Ethereum co-founder Vitalik Buterin said he does not expect forks to harm the Ethereum network.
Chainlink asks developers to test smart contracts before & after merge
Chainlink assured the community that the protocol and its services would be operational throughout and after Ethereum’s merge. It recommended that customers unsure of the merge’s impact on their decentralized applications and smart contracts pause their operations to protect users. Smart contracts developed and deployed on proof-of-work blockchains may behave in unexpected ways. Developers accessing any of Chainlink’s oracles in their smart contracts must test whether the service works before and after the merge.

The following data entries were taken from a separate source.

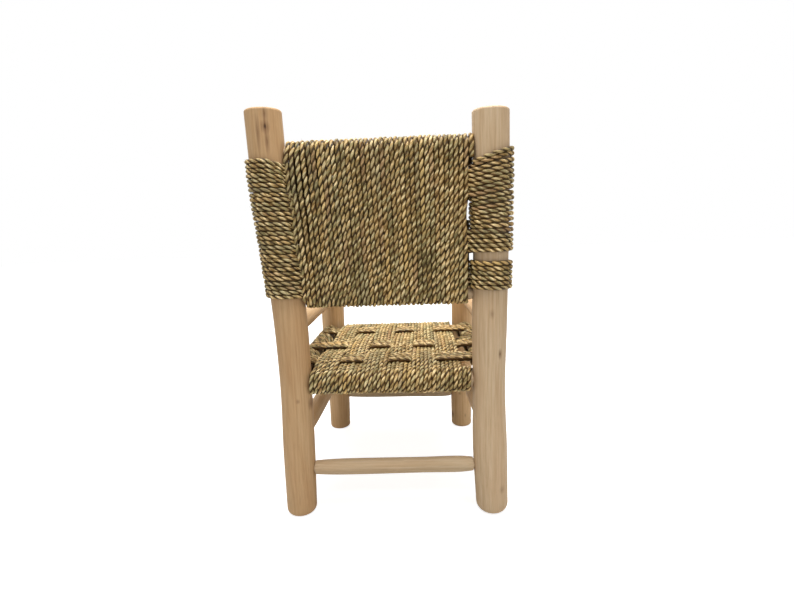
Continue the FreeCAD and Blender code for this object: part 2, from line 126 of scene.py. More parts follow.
# How far to the left the outermost ropes of the rear layer bulge, by height and by rope
left_bulge = ((0.405, 0.0040), (0.430, 0.0020), (0.447, 0.0010), (0.470, 0.0030), (0.500, 0.0052),
              (0.540, 0.0042), (0.585, 0.0065), (0.635, 0.0054), (0.652, 0.0030))
left_bulge_weights = (1.0, 0.85, 0.55, 0.25)
right_bulge = ((0.498, 0.0), (0.515, 0.0024), (0.545, 0.0026), (0.562, 0.0), (0.585, -0.0010),
               (0.620, 0.0))
right_bulge_weights = (1.0, 0.6, 0.3)
bulge_stand_off = 0.3

rng = np.random.default_rng(7)


# Shapes read from the frame

radius_tries = 3


class Trunk:
    """A standing pole: its centre and radius at any height, as its surface gives them."""

    def __init__(self, node):
        mesh = nodes[node].data
        self.tree = BVHTree.FromPolygons([v.co for v in mesh.vertices], [p.vertices for p in mesh.polygons])
        low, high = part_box(node)
        self.side = 1 if low.x + high.x > 0 else -1
        self.y = (low.y + high.y) / 2
        self.bare_way = 1 if self.y > 0 else -1
        self.known = {}

    def at(self, z):
        """The centre's x and the radius at a height, closed in on from a first guess."""
        key = round(z, 4)
        if key not in self.known:
            outer = self.tree.ray_cast(Vector((self.side, self.y, z)), Vector((-self.side, 0, 0)))[0].x
            radius = rope_diameter * 4
            for _ in range(radius_tries):
                start = Vector((outer - self.side * radius, self.bare_way, z))
                radius = abs(self.tree.ray_cast(start, Vector((0, -self.bare_way, 0)))[0].y - self.y)
            self.known[key] = (outer - self.side * radius, radius)
        return self.known[key]

    def centre(self, z):
        return np.array((self.at(z)[0], self.y, z))

    def lift(self, z):
        return self.at(z)[1] + post_gap + rope_diameter / 2

    def inner_face(self, z):
        x, radius = self.at(z)
        return x - self.side * radius


left_post, right_post = Trunk("left_back_post"), Trunk("right_back_post")
left_leg, right_leg = Trunk("left_front_leg"), Trunk("right_front_leg")


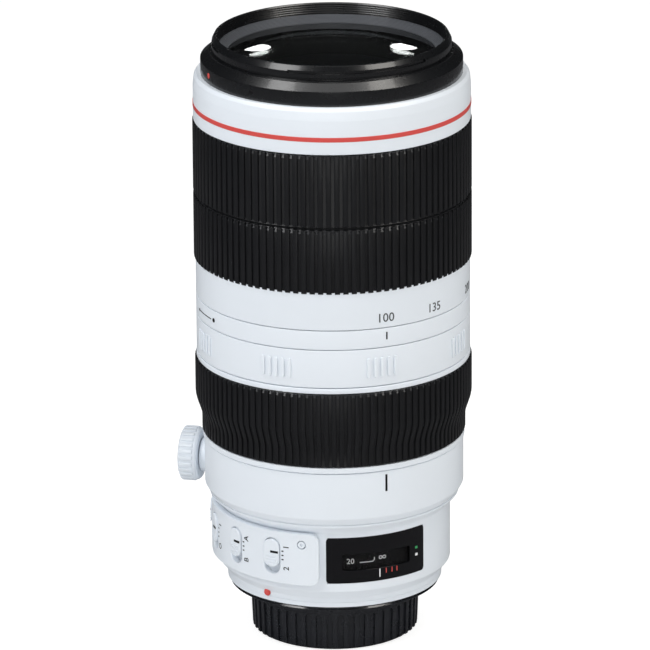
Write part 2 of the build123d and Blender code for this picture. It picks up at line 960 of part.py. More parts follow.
def focus_rubber():
    """The ribbed focus grip, tapered at the rear."""
    levels = (
        (focus_tail_radius, focus_low),
        (focus_tail_radius, focus_lip_top + taper_low),
        (focus_rubber_radius, focus_lip_top + taper_high),
        (focus_rubber_radius, focus_top),
    )
    faces = [rib_outline(radius, focus_rib_depth, focus_rib_count, rib_land_share, height)
             for radius, height in levels]
    ribs = loft(faces, ruled=True)
    core = turned(
        (0, focus_low - overrun),
        (focus_tail_shell_radius, focus_low - overrun),
        (focus_tail_shell_radius, focus_lip_top + taper_low),
        (focus_shell_radius, focus_lip_top + taper_high),
        (focus_shell_radius, focus_top + overrun),
        (0, focus_top + overrun),
    )
    return ribs - core


# Inner frame: the fixed tube on the mount that carries the rear lenses, motor and focus cell
frame_radius = grip_radius * frame_share
frame_bore = rear_glass_radius + fit_gap
frame_foot = 1.5
motor_shelf = 2.0
motor_gap = 0.8
motor_shelf_lift = 38.0
stator_height = 6.0
rotor_gap = 0.3
rotor_height = 5.0
rotor_track = 5.5
bearing_wall = 1.9
lens_seat_wall = 1.5
rear_lens_lift = 8.0
rear_lens_edge = 6.0
second_lens_lift = 24.0
second_lens_edge = 4.0
drum_wall = 0.7
drum_low_lift = 12.0
drum_height = 14.5
drum_arm_angle = 14.0
drum_arm_count = 3
sleeve_inset = 3.0
sleeve_wall = 1.2
cell_pin_radius = 1.5
cell_pin_lift = 57.0
focus_cell_low_lift = 52.0
focus_cell_height = 20.6
focus_lens_lift = 67.6
focus_lens_edge = 3.6
cell_wall = 1.8

motor_shelf_low = flange_z + motor_shelf_lift
stator_low = motor_shelf_low + motor_shelf
stator_top = stator_low + stator_height
rotor_low = stator_top + rotor_gap
rotor_top = rotor_low + rotor_height
drum_radius = housing_bore - side_gap
drum_bore = drum_radius - drum_wall
motor_radius = drum_bore - motor_gap
bearing_radius = motor_radius - rotor_track
sleeve_radius = drum_bore - sleeve_inset
cell_pin_z = flange_z + cell_pin_lift
sleeve_top = cell_pin_z + focus_travel + 2 * cell_pin_radius + thin_wall
frame_top_z = flange_z + focus_lens_lift - tube_wall
cell_bore = frame_radius + running_gap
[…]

Ethereum developer Tim Beiko, spearheading the software development for merging the current Ethereum blockchain with the Beacon chain, a new proof-of-stake consensus layer, said that ideally, users of Ethereum should not notice any material differences in the network’s operation.
Chainlink hit by TerraUSD meltdown
Chainlink provides data feeds to smart contracts on programmable blockchains like Ethereum and Cardano, informing them of real-world conditions. Recently, the company suspended the LUNA price oracle after the collapse of the TerraUSD/LUNA ecosystem in early May, causing the Venus protocol to suffer an exploit resulting from a LUNA price discrepancy. The Venus protocol is the second-largest DeFi protocol on the Binance Smart Chain, with approximately $750 million in total value locked at press time. Chainlink’s native token LINK experienced a sharp selloff in May as whales and institutional investors dumped the token, causing its price at the end of May to sink by 32% compared to the start of the month.
At the 2021 Cardano Summit, a partnership with Chainlink’s oracles was announced to support the burgeoning ecosystem of Cardano decentralized applications. One of the critical use-cases of oracles was to provide reliable weather data for agricultural insurance in Sub-Saharan Africa. Election results, sports statistics, and cryptocurrency rates were also mentioned as potential use cases.